Les hommes et les femmes du septième art marocain affichent leur déception quant à l'hommage rendu au cinquantenaire du cinéma marocain. «Ils n'ont fait aucun effort pour nous honorer comme il se doit. Ils devaient au moins inviter les pionniers du cinéma marocain, passer quelques extraits des plus importants des films…», déplore un des cinéastes marocains.

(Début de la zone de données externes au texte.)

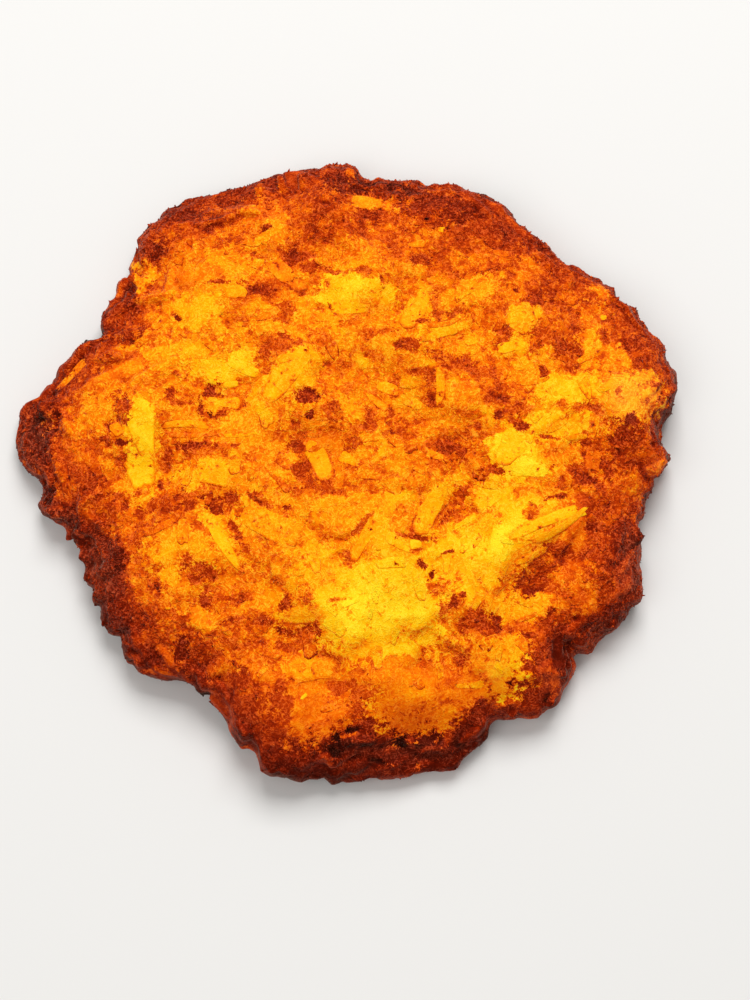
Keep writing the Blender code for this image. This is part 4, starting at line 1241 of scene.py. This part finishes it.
class Nodes:
    """Short way to add and join a material's nodes; lengths are in millimetres."""

    def __init__(self, name):
        self.material = bpy.data.materials.new(name)
        self.material.use_nodes = True
        self.tree = self.material.node_tree
        self.shader = self.tree.nodes["Principled BSDF"]
        self.place = self.tree.nodes.new("ShaderNodeTexCoord").outputs["Object"]

    def put(self, value, socket):
        """Join a socket to a socket, or set a plain value on it."""
        if isinstance(value, bpy.types.NodeSocket):
            self.tree.links.new(value, socket)
        else:
            socket.default_value = value

    def math(self, operation, *values):
        """Result of one step of arithmetic."""
        node = self.tree.nodes.new("ShaderNodeMath")
        node.operation = operation
        for socket, value in zip(node.inputs, values):
            self.put(value, socket)
        return node.outputs[0]

    def total(self, *values):
        """Sum of several values."""
        result = values[0]
        for value in values[1:]:
            result = self.math("ADD", result, value)
        return result

    def times(self, first, second):
        """Product of two values."""
        return self.math("MULTIPLY", first, second)

    def attribute(self, name):
        """Number that the mesh stores for each point."""
        node = self.tree.nodes.new("ShaderNodeAttribute")
        node.attribute_name = name
        return node.outputs["Fac"]

    def warped(self, amount, size):
        """Coordinates shifted by up to about amount, in swirls about size across."""
        swirl = self.tree.nodes.new("ShaderNodeTexNoise")
        self.put(self.place, swirl.inputs["Vector"])
        swirl.inputs["Scale"].default_value = 1.0 / (size * MM)
        swirl.inputs["Detail"].default_value = 2.0
        shift = self.tree.nodes.new("ShaderNodeVectorMath")
        shift.operation = "MULTIPLY_ADD"
        self.put(swirl.outputs["Color"], shift.inputs[0])
        shift.inputs[1].default_value = (2.0 * amount * MM,) * 3
        self.put(self.place, shift.inputs[2])
        return shift.outputs["Vector"]

    def noise(self, size, detail, roughness=0.6, place=None, distortion=0.0):
        """Noise between 0 and 1, mostly near 0.5, whose largest lumps are about size across."""
        node = self.tree.nodes.new("ShaderNodeTexNoise")
        self.put(place or self.place, node.inputs["Vector"])
        node.inputs["Scale"].default_value = 1.0 / (size * MM)
        node.inputs["Detail"].default_value = detail
        node.inputs["Roughness"].default_value = roughness
        node.inputs["Distortion"].default_value = distortion
        return node.outputs["Fac"]

    def crests(self, size, detail, distortion):
        """Distance, in noise, from the curled lines along which a noise is halfway up."""
        waves = self.noise(size, detail, 0.5, distortion=distortion)
        return self.math("ABSOLUTE", self.math("SUBTRACT", waves, 0.5))

    def grains(self, size, place=None):
        """Grains of about size: a random number for each, and the distance from its middle."""
        node = self.tree.nodes.new("ShaderNodeTexVoronoi")
        self.put(place or self.place, node.inputs["Vector"])
        node.inputs["Scale"].default_value = 1.0 / (size * MM)
        parts = self.tree.nodes.new("ShaderNodeSeparateColor")
        self.put(node.outputs["Color"], parts.inputs[0])
        return parts.outputs[0], node.outputs["Distance"]

    def remap(self, value, low, high, to_low, to_high, ease=False):
        """Map low to high onto to_low to to_high, held at the ends."""
        node = self.tree.nodes.new("ShaderNodeMapRange")
        node.interpolation_type = "SMOOTHSTEP" if ease else "LINEAR"
        names = ("Value", "From Min", "From Max", "To Min", "To Max")
        for name, part in zip(names, (value, low, high, to_low, to_high)):
            self.put(part, node.inputs[name])
        return node.outputs["Result"]

    def ramp(self, value, stops):
        """Colour ramp; each stop is a place and an sRGB colour from 0 to 255."""
        node = self.tree.nodes.new("ShaderNodeValToRGB")
        elements = node.color_ramp.elements
        while len(elements) < len(stops):
            elements.new(0.5)
        for element, (place, colour) in zip(elements, stops):
            element.position = place
            element.color = (*[linear(part) for part in colour], 1.0)
        self.put(value, node.inputs["Fac"])
        return node.outputs["Color"]

    def add_colour(self, first, second, share):
        """First colour plus a share of the second."""
        node = self.tree.nodes.new("ShaderNodeMix")
        node.data_type = "RGBA"
        node.blend_type = "ADD"
        sockets = [socket for socket in node.inputs if socket.enabled]
        for socket, value in zip(sockets, (share, first, second)):
            self.put(value, socket)
        return [socket for socket in node.outputs if socket.enabled][0]

    def bump(self, height, distance):
        """Normal bent by a height whose full range stands for distance."""
        node = self.tree.nodes.new("ShaderNodeBump")
        node.inputs["Strength"].default_value = 1.0
        node.inputs["Distance"].default_value = distance * MM
        self.put(height, node.inputs["Height"])
        return node.outputs["Normal"]


def linear(value):
    """Linear light from an sRGB value from 0 to 255."""
    share = value / 255.0
    return share / 12.92 if share <= 0.04045 else ((share + 0.055) / 1.055) ** 2.4


def crust_tone(nodes):
    """The mesh's tone, broken into ragged patches, curled strokes and grains.

    Gives the browning, the fine part of it, the height of the relief and the mesh's grain.
    """
    bare_tone = nodes.attribute("tone")
    grain = nodes.attribute("grain")
    # light curled ridges over darker ground
    ridge = nodes.crests(1.0, 2.0, 1.4)
    small_ridge = nodes.crests(0.5, 1.0, 1.0)
    strokes = nodes.total(
        nodes.remap(ridge, 0.0, 0.08, 0.133, -0.077),
        nodes.remap(small_ridge, 0.0, 0.10, 0.055, -0.035),
    )
    # light patches with ragged edges and a thin dark gap round them
    torn = nodes.noise(1.5, 6.0, 0.64, nodes.warped(0.3, 1.0))
    fray = nodes.total(nodes.times(nodes.math("SUBTRACT", torn, 0.5), 2.6), nodes.times(strokes, 0.6))
    inside = nodes.total(nodes.attribute("light"), fray)
    rise = nodes.math("SUBTRACT", nodes.attribute("light_tone"), bare_tone)
    share = nodes.remap(inside, 0.20, 0.80, 0.0, 1.0, ease=True)
    lit = nodes.math("MULTIPLY_ADD", share, rise, bare_tone)
    from_edge = nodes.math("ABSOLUTE", nodes.math("SUBTRACT", inside, 0.30))
    gap = nodes.remap(from_edge, 0.0, 0.08, -0.08, 0.0)
    lit = nodes.total(lit, gap)
    # browned patches with ragged edges
    ragged = nodes.noise(2.0, 8.0, 0.66, nodes.warped(0.35, 1.3))
    fray = nodes.total(nodes.times(nodes.math("SUBTRACT", ragged, 0.5), -2.6), nodes.times(strokes, -0.8))
    inside = nodes.total(nodes.attribute("patch"), fray)
    drop = nodes.math("SUBTRACT", nodes.attribute("patch_tone"), lit)
    share = nodes.remap(inside, 0.32, 0.68, 0.0, 1.0, ease=True)
    tone = nodes.math("MULTIPLY_ADD", share, drop, lit)
    # smaller patches, more of them where the tone is darker
    leaning = nodes.math("MULTIPLY_ADD", tone, 0.5, ragged)
    patch = nodes.remap(leaning, 0.76, 0.84, -0.13, 0.06, ease=True)
    patch = nodes.total(patch, nodes.remap(tone, 0.4, 0.9, 0.07, -0.05))
    # grains of crust, each its own shade, with dark between them
    fine_shade, fine_distance = nodes.grains(0.42, nodes.warped(0.12, 0.7))
    shades = nodes.total(
        nodes.remap(fine_shade, 0.0, 1.0, -0.025, 0.025),
        nodes.remap(fine_distance, 0.35, 0.65, 0.01, -0.03),
    )
    dust = nodes.remap(nodes.noise(0.26, 2.0, 0.7), 0.25, 0.75, -0.03, 0.03)
    crust = nodes.times(nodes.total(patch, shades), grain)
    stroked = nodes.times(strokes, nodes.remap(grain, 0.0, 0.6, 0.2, 1.0))
    # thin dark cracks here and there
    here = nodes.remap(nodes.noise(3.0, 2.0), 0.50, 0.60, 0.0, 1.0)
    cracked = nodes.times(here, nodes.remap(tone, 0.7, 0.88, 1.0, 0.0))
    crack = nodes.remap(nodes.crests(2.0, 5.0, 0.9), 0.0, 0.016, -0.16, 0.0)
    extra = nodes.total(crust, stroked, dust, nodes.times(crack, cracked))
    # all of it weaker where the crust is burnt and where bare potato shows
    unburnt = nodes.remap(tone, 0.12, 0.36, 0.38, 0.81)
    strength = nodes.times(unburnt, nodes.remap(tone, 0.68, 0.88, 1.0, 0.36))
    shade = nodes.math("MULTIPLY_ADD", extra, strength, tone)
    relief = nodes.total(
        nodes.remap(ridge, 0.0, 0.15, 0.5, -0.2),
        nodes.remap(small_ridge, 0.0, 0.15, 0.3, -0.1),
        nodes.times(fine_distance, -0.5),
    )
    fine = nodes.total(stroked, dust, nodes.times(shades, grain))
    return shade, fine, relief, grain


def crust_material():
    """Fried crust: tone from the mesh, broken up by speckle, with a painted highlight of pale light on its
    ridges.
    """
    nodes = Nodes("fried_crust")
    tone, fine, relief, grain = crust_tone(nodes)
    # painted highlight that follows the fine light detail, raised on dry crust and in the pale marks
    painted_gleam = nodes.remap(fine, 0.01, 0.26, 0.0, 1.0)
    painted_gleam = nodes.math("MULTIPLY_ADD", nodes.attribute("dry_and_sheen"), nodes.math("ADD", painted_gleam, 0.3), painted_gleam)
    # the painted highlight fades where the tone is dark
    dull = nodes.remap(tone, 0.10, 0.32, 0.35, 1.0)
    painted_gleam = nodes.times(painted_gleam, dull)
    colour = nodes.add_colour(nodes.ramp(tone, BROWNING), PAINTED_GLEAM, painted_gleam)
    nodes.put(colour, nodes.shader.inputs["Base Color"])
    dust = nodes.noise(0.3, 4.0, 0.7)
    height = nodes.total(relief, nodes.times(dust, 0.5))
    height = nodes.times(height, nodes.remap(grain, 0.0, 1.0, 0.15, 1.0))
    nodes.put(nodes.bump(height, 0.10), nodes.shader.inputs["Normal"])
    nodes.put(nodes.remap(dust, 0.3, 0.7, 0.55, 0.35), nodes.shader.inputs["Roughness"])
    nodes.shader.inputs["Specular IOR Level"].default_value = CRUST_SPECULAR
    nodes.shader.inputs["Sheen Weight"].default_value = CRUST_SHEEN
    nodes.shader.inputs["Sheen Roughness"].default_value = CRUST_SHEEN_ROUGHNESS
    nodes.shader.inputs["Sheen Tint"].default_value = CRUST_SHEEN_TINT
    return nodes.material


def floor_material():
    """Plain pale studio floor."""
    nodes = Nodes("studio_floor")
    nodes.shader.inputs["Base Color"].default_value = FLOOR_COLOUR
    nodes.shader.inputs["Roughness"].default_value = FLOOR_ROUGHNESS
    return nodes.material


# ---------------------------------------------------------------------------
# Stage

def make_floor():
    """Floor that the cake lies on."""
    bpy.ops.mesh.primitive_plane_add(size=FLOOR_SIDE)
    floor = bpy.context.object
    floor.name = "studio_floor"
    floor.data.materials.append(floor_material())


def make_world():
    """Dim even surround."""
    world = bpy.data.worlds.new("studio")
    world.use_nodes = True
    background = world.node_tree.nodes["Background"]
    background.inputs["Color"].default_value = SURROUND_COLOUR
    background.inputs["Strength"].default_value = SURROUND_STRENGTH
    bpy.context.scene.world = world


def make_light(name, place, side, power):
    """Square area light aimed at the middle of the cake."""
    data = bpy.data.lights.new(name, "AREA")
    data.size = side
    data.energy = power
    light = bpy.data.objects.new(name, data)
    light.location = place
    light.rotation_euler = (-Vector(place)).to_track_quat("-Z", "Y").to_euler()
    bpy.context.scene.collection.objects.link(light)


def make_camera():
    """Camera that looks down on the cake from the -Y side."""
    data = bpy.data.cameras.new("camera")
    data.lens = CAMERA_LENS
    camera = bpy.data.objects.new("camera", data)
    box = zip(CAD_LOW, CAD_HIGH, AIM_SHARE)
    aim = Vector([low + share * (high - low) for low, high, share in box])
    tilt = math.radians(CAMERA_ELEVATION)
    back = Vector((0.0, -math.cos(tilt), math.sin(tilt)))
    camera.location = aim + back * CAMERA_DISTANCE
    camera.rotation_euler = (-back).to_track_quat("-Z", "Y").to_euler()
    bpy.context.scene.collection.objects.link(camera)
    bpy.context.scene.camera = camera


def make_stage():
    """Floor, surround, lights and camera."""
    make_floor()
    make_world()
    for light in LIGHTS:
        make_light(*light)
    make_camera()
    bpy.context.scene.view_settings.view_transform = "Standard"


def declare(piece):
    """Say which body a piece belongs to."""
    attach(piece, BODY)


def main():
    """Build the pieces, say which body they belong to, and set the stage."""
    core = smooth_core()
    form = Form(core)
    strands = join_strands(top_strands(form) + wall_strands(form) + nub_strands())
    body = fused_skin(core, strands)
    bpy.data.objects.remove(core)
    tone = roughen(body, form, strands)
    flakes = make_flakes(Ground(body, tone))
    crumbs = make_crumbs(body, tone)
    crust = crust_material()
    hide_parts(NODE)
    for piece in (body, flakes, crumbs):
        piece.data.materials.append(crust)
        declare(piece)
    make_stage()


main()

En effet, aucune rétrospective qui rappelle les sacrifices des pionniers et la créativité des jeunes talents n'a été programmée et aucun des grands noms de cet art n'a été appelé sur scène. Pour réconforter les esprits, seul un speech de Noureddine Saïl, vice-président de la fondation du FIFM a rappelé le succès de notre septième art. Il déclare « Le cinéma marocain connaît une grande dynamique que ce soit au niveau de la production, de la distribution ou des festivals. Cette transformation vient de la grande volonté et l'ambition des acteurs, des réalisateurs, des producteurs, des techniciens… qui ont tous le même désir d'exister et de se dépasser. » Il ajoute que la fondation du FIFM célèbre le cinquantenaire du cinéma marocain en rendant hommage à un des doyens de cet art, le costumier Larbi Yacoubi. C'est donc lui qui reçoit le fameux trophée du festival.

Dans un moment plein d'émotion, il témoigne « c'est un grand honneur pour moi de recevoir ce trophée et permettez-moi de l'offrir à la mémoire de notre regretté, mon collègue et mon ami, feu Hassan Skalli.» Il faut attendre le centenaire pour que les choses changent.